I'm not about to number myself among the women who fight for their children's health day in and day out, but watching Carly hurt, and not know what it was or how to help, was torturous. Monday we made it to the doctor, and that night Chris gave her a priesthood blessing. She woke up 3 times that night, still in so much pain, but I knew it was going to get better. I had hope. She got to go to school today and was so excited, she ran off to class without giving Chris a hug. It has been a brief moment in time, but watching my daughter in pain has had me thinking a lot about a Son in pain a long time ago.


A few months ago there was a tragedy in my home ward. A father, mother, and two young teenage sons passed away in their home from carbon monoxide poisoning. Their two older children were serving full-time missions. I knew these wonderful people when I was a teenager. I looked up to them. I remember those boys being born. But it wasn't my loss. I hadn't seen them in many years. Still, I felt overwhelmed with sadness, as I mourned with those who mourn. But the sadness became nearly debilitating. I couldn't sleep. I woke in panic and fear. I just felt so sad. One night I could hardly take it. I couldn't sleep and I was downstairs. I knelt to pray. I prayed for the remaining family members. I prayed for my babies. And then I fell silent. I needed something. I didn't know what question I needed to ask, but I knew I needed whatever the answer was. After a long silence, words fell out of my mouth: "Just tell me it's all real." There was barely a pause before I heard, It is all real.

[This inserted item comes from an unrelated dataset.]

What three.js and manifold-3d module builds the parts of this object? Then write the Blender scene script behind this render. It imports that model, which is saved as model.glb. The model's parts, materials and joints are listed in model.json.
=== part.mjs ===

I was raised in a faith that taught me about eternal families and life after death and forever happiness. And I never doubted, not for a second. But now I have these little people I would give anything for, a husband I cherish, family I live too far away from and don't get to be with nearly enough, and a realization that life moves much too quickly. Here I was, 27 years old and suddenly eternal families meant everything and mortality felt like it was staring me in the face. I didn't have doubt, I just desperately needed reassurance. How very grateful I am for a loving Heavenly Father who will provide reassurances, and for a Savior who made my forever family possible.

It is Easter time. In our chaos, we haven't dyed a single egg or made a single craft. Thank goodness grandmas send Easter packages, or we'd have some empty baskets. But I have been thinking about the Savior. I have been thinking about the peace that comes from faith in Him. I have been thinking about the comfort that comes from faith in Him. And I have been thinking about the joy that comes from faith in Him.

I'm grateful He lived.
I'm grateful He died.
I'm grateful He lives again.

And I'm so very grateful it's all real.